§ **Exercise details**:
Only the number is wanted: how many lines contain "None"?

§ **Provided data**:
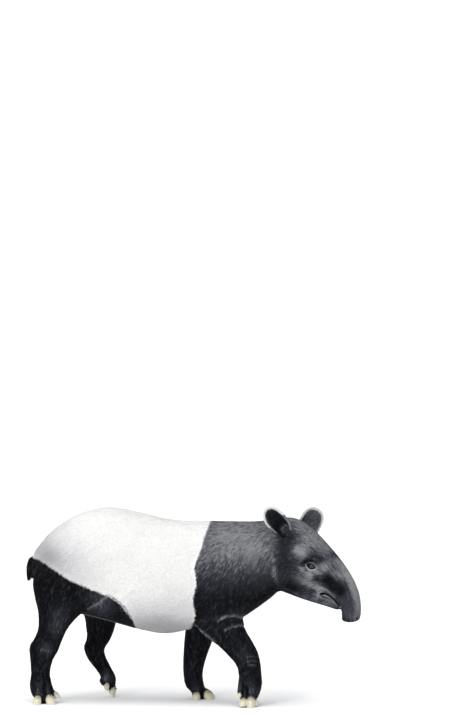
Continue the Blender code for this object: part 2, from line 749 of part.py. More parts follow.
PARTS = [
    Part("tail", ((-1.1, 0.60), (-0.886, 0.60), (-0.886, 0.90), (-1.1, 0.90)), 1, -0.06, 0.06),
    Part("hindleg_right", leg_outline(RIGHT, 0.44, 1.15), 0, -1.00, -0.475),
    Part("hindleg_left", leg_outline(LEFT, 0.44, 1.15), 0, -1.00, -0.415),
    Part("foreleg_right", leg_outline(RIGHT, 0.40, 0.85), 0, 0.015, 0.60),
    Part("foreleg_left", leg_outline(LEFT, 0.39, 0.85), 0, -0.100, 0.60),
    Part("proboscis", ((1.2, 0.2), (1.2, 0.95), (1.02, 0.92), (0.770, 0.44), (0.770, 0.2)), 1, -0.4, 0.4),
    Part("head", ((1.2, 0.2), (1.2, 1.3), (0.525, 1.3), (0.470, 0.5), (0.470, 0.2)), 1, -0.5, 0.5),
    Part("neck", ((1.2, 0.0), (1.2, 1.4), (0.24, 1.4), (0.31, 0.3), (0.31, 0.0)), 1, -0.6, 0.6),
]


def offset(outline, margin):
    """An outline with each side moved out by a margin."""
    count = len(outline)
    area = sum(outline[i - 1][0] * outline[i][1] - outline[i][0] * outline[i - 1][1] for i in range(count))
    sign = 1.0 if area > 0 else -1.0
    made = []
    for i in range(count):
        before, here, after = (np.array(outline[(i + k) % count]) for k in (-1, 0, 1))
        into, out = here - before, after - here
        n1 = sign * np.array((into[1], -into[0])) / np.linalg.norm(into)
        n2 = sign * np.array((out[1], -out[0])) / np.linalg.norm(out)
        made.append(tuple(here + (n1 + n2) * margin / (1.0 + n1 @ n2)))
    return made


def cut_into_parts(body, flesh, shop):
    """Cuts the body into its named pieces, with a thin gap at every cut."""
    made = []
    for part in PARTS:
        piece = add_object(part.node, body.data.copy(), flesh)
        exact = prism("cut", part.outline, part.flat, part.low, part.high, shop)
        wider = offset(part.outline, CUT_GAP)
        roomy = prism("cut", wider, part.flat, part.low - CUT_GAP, part.high + CUT_GAP, shop)
        boolean(piece, exact, "INTERSECT")
        boolean(body, roomy, "DIFFERENCE")
        made.append(largest_piece(piece))
    torso = add_object("torso", body.data.copy(), flesh)
    made.append(largest_piece(torso))
    return made


def turn_head(objects):
    """Turns everything ahead of the neck toward the animal's right, with a bend in the neck."""
    for obj in objects:
        for vert in obj.data.vertices:
            share = float(smooth_step((vert.co.x - NECK_TURN_FROM) / (NECK_TURN_TO - NECK_TURN_FROM)))
            angle = -HEAD_TURN * share
            x, y = vert.co.x - TURN_PIVOT, vert.co.y
            vert.co.x = TURN_PIVOT + x * math.cos(angle) - y * math.sin(angle)
            vert.co.y = x * math.sin(angle) + y * math.cos(angle)
        obj.data.update()


def centre_on_floor(objects):
    """Moves all so that the middle of the whole box stands over the origin."""
    points = np.array([vert.co for obj in objects for vert in obj.data.vertices])
    low, high = points.min(0), points.max(0)
    shift = Vector((-(low[0] + high[0]) / 2, -(low[1] + high[1]) / 2, 0.0))
    for obj in objects:
        for vert in obj.data.vertices:
            vert.co += shift
        obj.data.update()


def material(name, colour, roughness):
    """A plain Principled material."""
    made = bpy.data.materials.new(name)
    made.use_nodes = True
    shader = made.node_tree.nodes["Principled BSDF"]
    shader.inputs["Base Color"].default_value = colour
    shader.inputs["Roughness"].default_value = roughness
    shader.inputs["Metallic"].default_value = 0.0
    made.diffuse_color = colour
    return made


def dress(obj):
    """Gives a finished piece its own material."""
    if obj.name.startswith("hoof"):
        look = (HORN, 0.45)
    elif obj.name.startswith("eye"):
        look = (EYE_BROWN, 0.06)
    elif obj.name == "torso":
        look = (WHITE_COAT, 0.8)
    else:
        look = (BLACK_COAT, 0.75)
    obj.data.materials.clear()
    obj.data.materials.append(material(obj.name, *look))


def main():
    """Builds the animal."""
    for obj in list(bpy.data.objects):
        bpy.data.objects.remove(obj)
    flesh = bpy.data.collections.new("malayan_tapir")
    shop = bpy.data.collections.new(CUTTERS)
    for collection in (flesh, shop):
        bpy.context.scene.collection.children.link(collection)
    body = fused_body(shop)
    model_forms(body.data, FORMS)
    thin_faces(body)
    floor = ground(shop)
    boolean(body, floor, "DIFFERENCE")
    pieces = [eye_and_lids(body, side, flesh, shop) for side in (RIGHT, LEFT)]
    carve_face(body, shop)
    for ear in EARS:
        cup = ear_object(ear, flesh)
        boolean(body, ear_room(ear, shop), "DIFFERENCE")
        boolean(body, grown(cup, CUT_GAP, shop), "DIFFERENCE")
        pieces.append(cup)
    rooms = []
    for toe in TOES:
        nail = add_object(toe.node, mesh_of(toe.node, hoof(toe)), flesh)
        for room in rooms[-2:]:
            boolean(nail, room, "DIFFERENCE")
        boolean(nail, floor, "DIFFERENCE")
        rooms.append(add_object("room", mesh_of("room", hoof(toe, CUT_GAP)), shop))
        boolean(body, rooms[-1], "DIFFERENCE")
        pieces.append(nail)
    pieces += cut_into_parts(body, flesh, shop)
    turn_head(pieces)
    centre_on_floor(pieces)
    for piece in pieces:
        dress(piece)
    for obj in list(shop.objects):
        bpy.data.objects.remove(obj)
    bpy.data.collections.remove(shop)


main()
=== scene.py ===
"""A malayan tapir, life size and in mid stride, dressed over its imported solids.

One hide stands for all the flesh, a short coat of flat tufts lies over it, and the
eyes and nails are pieces of their own.
"""
import logging
import math
from dataclasses import dataclass, field
from enum import Enum

import bmesh
import bpy
import numpy as np
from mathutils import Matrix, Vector
from mathutils.bvhtree import BVHTree


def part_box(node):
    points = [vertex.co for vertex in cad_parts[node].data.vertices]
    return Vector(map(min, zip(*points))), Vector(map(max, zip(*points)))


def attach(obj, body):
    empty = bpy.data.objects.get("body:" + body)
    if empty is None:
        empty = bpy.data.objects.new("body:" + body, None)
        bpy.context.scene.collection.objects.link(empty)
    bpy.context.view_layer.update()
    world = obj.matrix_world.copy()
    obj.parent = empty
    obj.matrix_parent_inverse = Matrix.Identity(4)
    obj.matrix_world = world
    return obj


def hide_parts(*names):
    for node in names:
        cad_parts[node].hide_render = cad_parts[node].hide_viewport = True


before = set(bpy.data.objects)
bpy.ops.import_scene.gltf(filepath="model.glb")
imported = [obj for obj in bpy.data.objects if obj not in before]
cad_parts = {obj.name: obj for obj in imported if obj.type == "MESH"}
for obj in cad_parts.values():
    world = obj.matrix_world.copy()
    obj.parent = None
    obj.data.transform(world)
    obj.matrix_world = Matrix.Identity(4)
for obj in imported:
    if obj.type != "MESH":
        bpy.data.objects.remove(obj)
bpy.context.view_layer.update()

log = logging.getLogger("tapir")

FLESH = (
    "torso", "neck", "head", "proboscis", "tail", "ear_right", "ear_left",
    "foreleg_right", "foreleg_left", "hindleg_right", "hindleg_left",
)
NAILS = tuple(sorted(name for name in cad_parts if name.startswith("hoof_")))
PHOTO_SIZE = (474, 714)
METRES_PER_PIXEL = 0.0055
WELD = 2e-5
RIM_SHARE = 0.45


class Side(Enum):
    """Which flank a form lies on. The tapir's right, at -Y, faces the camera."""

    RIGHT = -1
    LEFT = 1
    BOTH = 0


SIDES = (Side.RIGHT, Side.LEFT)


class Slot(Enum):
    """The record's material slots."""

    WHITE = "white_coat"
    BLACK = "black_coat"
    EYE = "eye"
    NAIL = "hoof_horn"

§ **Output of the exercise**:
3